Le site d’Issigeac est située sur une petite colline dans le vallon creusé par la Banège, un petit ruisseau affluent du Dropt. Sa surface correspond à l’espace nécessaire pour dresser un campement pouvant recevoir l’armée romaine de Publius Crassus. Sa forme fait écho aux structures défensives utilisées par César (notamment à Alesia) : une barrière de pieux, séparée d’un fossé par un terrain d’environ 30m pour se tenir à bonne distance des flèches des archers. On peut ainsi très facilement observer cet espace sur le tour de ville entre la route et le mur d’enceinte. Le bief alimentant un moulin à l’ouest cerne quant à lui une bonne moitié du village par l’est et le nord (la partie nord-est est malheureusement couverte depuis les années 1930). Les empreintes d’écoulement d’eau pluviale à l’ouest (place Mercadil) marquent l’emplacement de l’ancien fossé dont une partie est couverte sous la route du tour de ville construite à la fin du XIX° siècle au niveau de la Prévôté.

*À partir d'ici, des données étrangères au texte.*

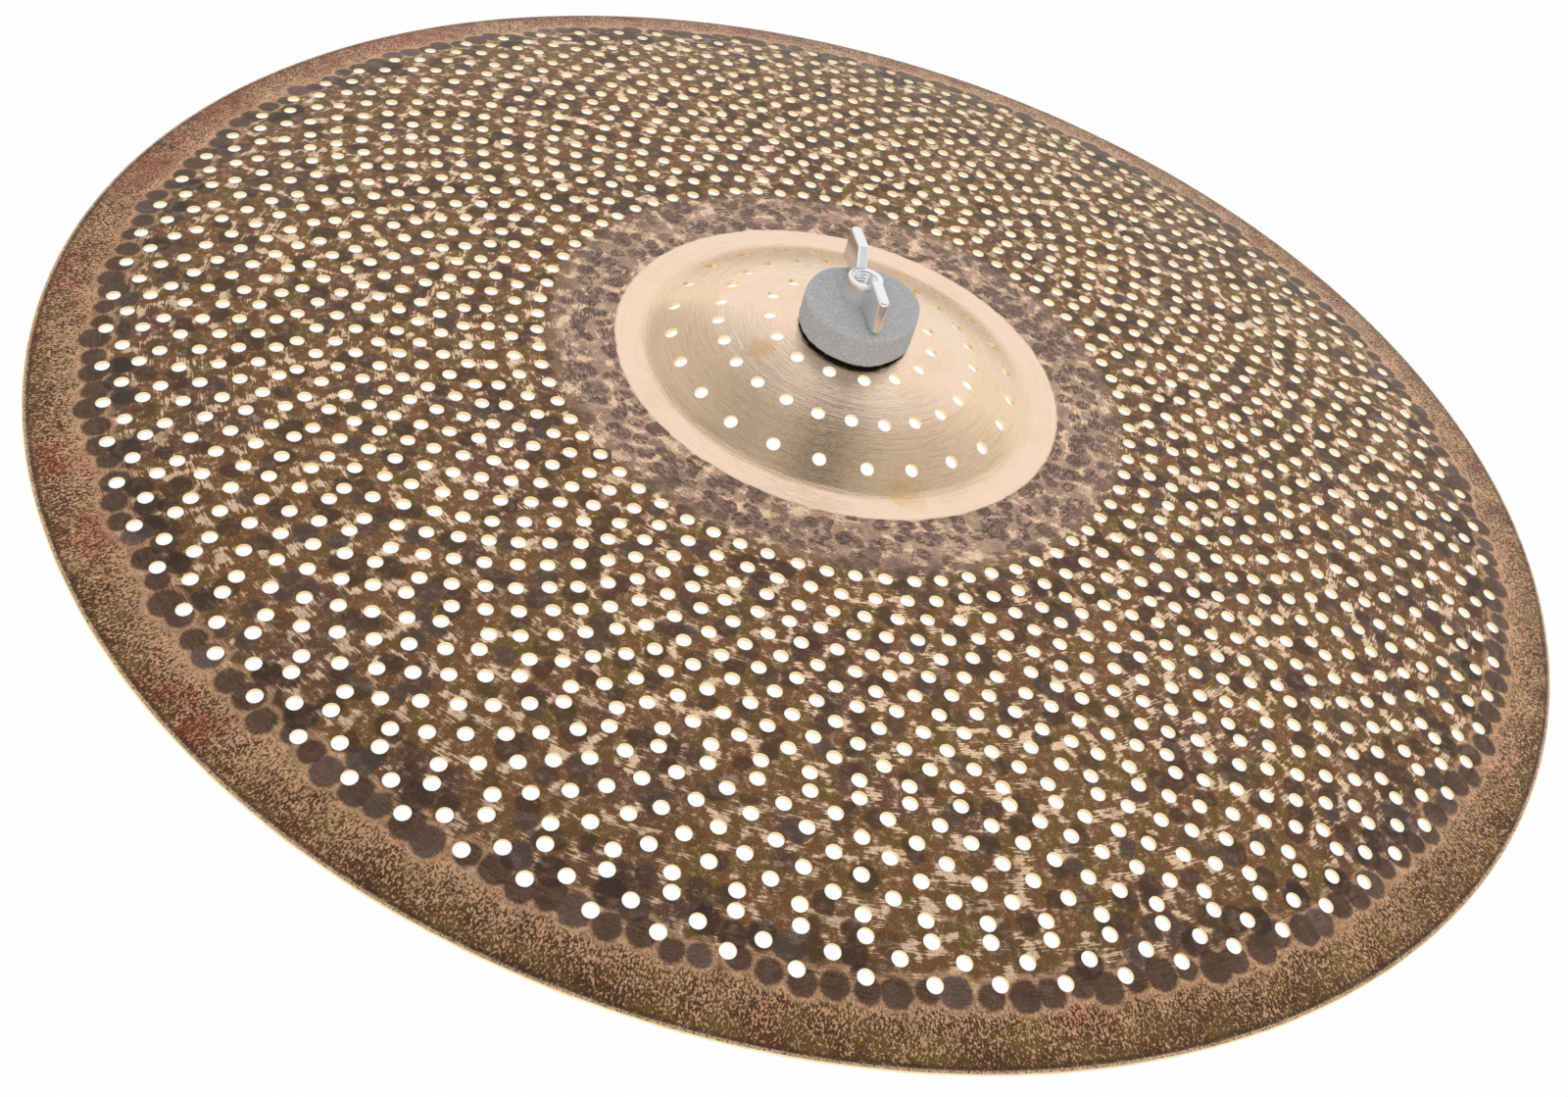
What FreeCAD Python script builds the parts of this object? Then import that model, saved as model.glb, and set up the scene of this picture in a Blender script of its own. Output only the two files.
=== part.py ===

Un site idéal pour un camp

La création d’une enceinte défensive sur cette petite colline était facilitée par la création d’un fossé alimenté à l’est par la Banège et au sud par une vaste zone humide ; les deux réseaux se rejoignants au nord-ouest. Les nombreuses résurgences sur cette parcelle assuraient une alimentation en eau potable. Les bois environnants garantissaient la discrétion et permettaient la chasse. Les points hauts avoisinants permettaient une surveillance des alentours. La toponymie actuelle témoigne de cette structure défensive au travers des noms des villages autour d’Issigeac : Montaut, Monmadalès, Monsaguel, Monmarvès… tous perchés sur un point haut.

Émergence de l’opidum

À la levée du camp, la colline présentait la structure idéale pour l’implantation d’une villa gallo-romaine : les multiples sources ont permis d’installer des termes dans la partie nord-est du site tandis que le reste de la colline offrait un espace vert clos typique, favorable à la culture.

Fin de la période romaine

La victoire de Clovis à Tolbiac (495) marque la fin de la période romaine. Devenu chrétien, il traverse notamment le Périgord. L’Abbé Cadalen affirme « C’est ainsi que serait né le monastère de Sediacum (508), origine du bourg à coutumes […] et de la charmante petite ville que nous pouvons admirer aujourd’hui. » (p. 24)

Conclusion

Si l’Abbé Cadalen ne se prononce pas sur l’existence ou non d’un site gaulois à Issigeac, il laisse entendre que l’armée romaine y a trouvé un endroit où établir un camp. Sediacum, nom originel d’Issigeac pourrait ainsi faire référence au mot Sediare (siège). La structure du village tend à confirmer cette hypothèse, ce qui permet d’évaluer la fondation du camp romain en 56 avant J.C., année où Publius Crassus a “pacifié” la Gaule. Ce campement romain donnera naissance à un riche opidum gallo-romain dont l’apogée se situe entre le III° et le IV° siècle, comme en témoignent les découvertes archéologiques de 1992, ce que Pierre Cadalen ignorait lors de l’écriture de sa thèse en 1948.

Source :

Abbé Pierre Cadalen, Issigeac et ses coutumes [1948], rééd. Nîmes, Lacour, 2006.